RESPONDENT: Any ‘good’ act can be ego-supporting and not necessarily ego-transcending. Living for others is an outcome of liberation, not necessarily a route to it.

PETER: All of the successful Gurus demand a lot from others rather than give to others. They demand love, loyalty, surrender and devotion. I used to think they gave a lot until I realized that without their followers giving continuously they would be mere mortals like the rest of us.

It takes enormous courage to question the tender passions and the Good, for we have been taught by our peers to believe that without these facets of ourselves we would run amok or become evil. But for those daring enough this very investigation is the key to the door that keeps us trapped within the human condition of malice and sorrow and the duality of Good and Evil.

RESPONDENT: OK, one more time with feeling. Perhaps we can get somewhere here. (Progress on the road to nowhere.)

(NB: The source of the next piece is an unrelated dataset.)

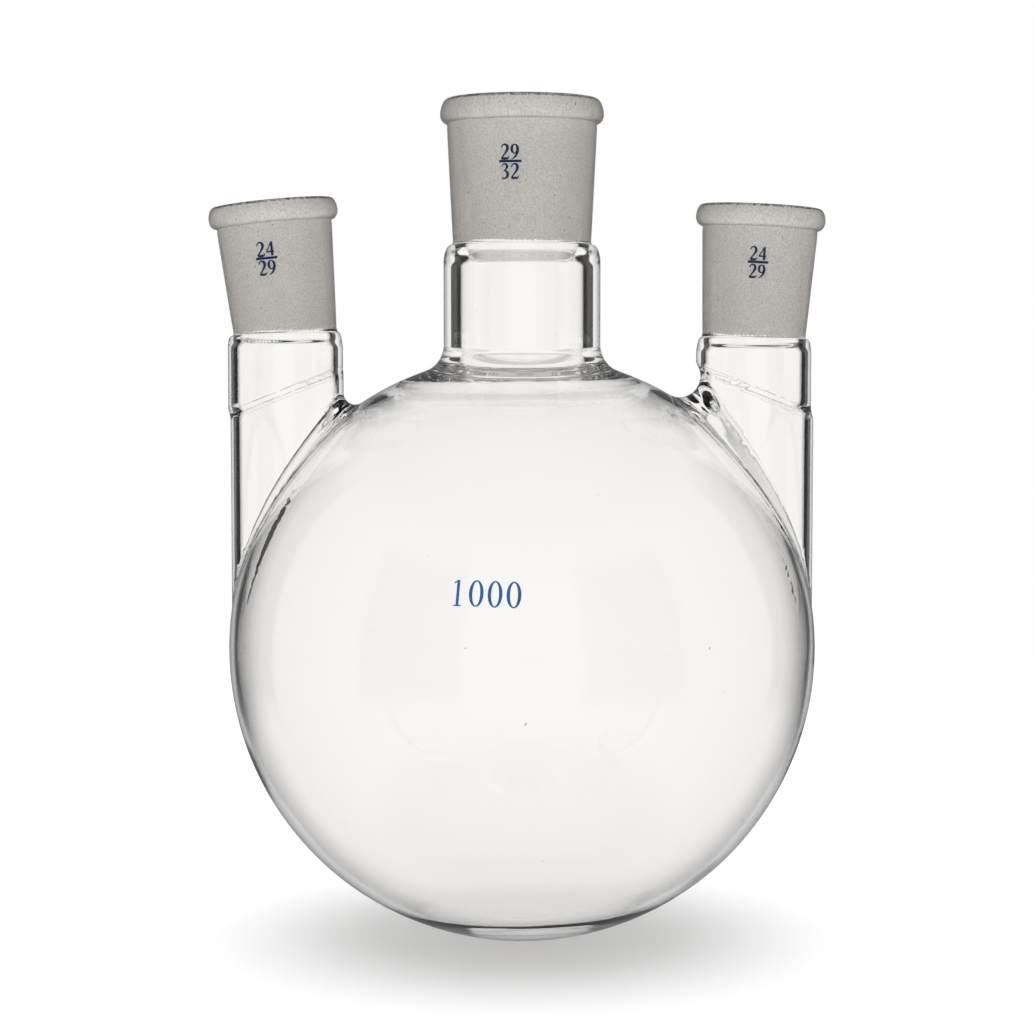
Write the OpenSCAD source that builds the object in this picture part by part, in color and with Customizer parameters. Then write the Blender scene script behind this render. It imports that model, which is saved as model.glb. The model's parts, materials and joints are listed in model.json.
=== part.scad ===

PETER: If you are trying to ‘change my mind’, get me to ‘see the light’, show me where I have got it wrong, then – it is indeed the road to no-where.

As Galileo is reported to have said to the Pope when hauled before him for contradicting the Bible – ‘Okay Mr. Pope, but even if I do say that I am wrong and the sun does go around the earth it won’t change the fact that the earth goes around the sun.’

The facts are that in Ancient times primitive humans believed the sky was another world inhabited by strange objects – the Sun, Moon, Planets and Stars. They gave them names and worshipped them as Gods, prayed to them and offered them gifts. Soon particular tribe members took over the roles of shamans, the representatives of the God’s on earth. The God’s were split into Good and Evil and anyone in a fit of rage or depression was said to be possessed by Evil and the power of the Good spirits was evoked.

Of course, now in 1999, we know that the source of sorrow and malice in humans is but the instinctual program of fear and aggression. In a valiant but ultimately doomed attempt we have called on the instincts of nurture and desire as a balancing act. The Good to do battle with the Bad.

Indeed, all does pretty well, as we now have a sophisticated system of moral and ethical rules, backed up by police, prisons and armies to keep the violence to ‘acceptable’ levels. This still leaves the feelings of fear and sorrow rampant, and as a succour to this we still turn to the spiritual world of Gods and good spirits – we get to feel Good and appease the Gods on the side and with the promise of a better life after death thrown in for good measure.

It was the best on offer up till now.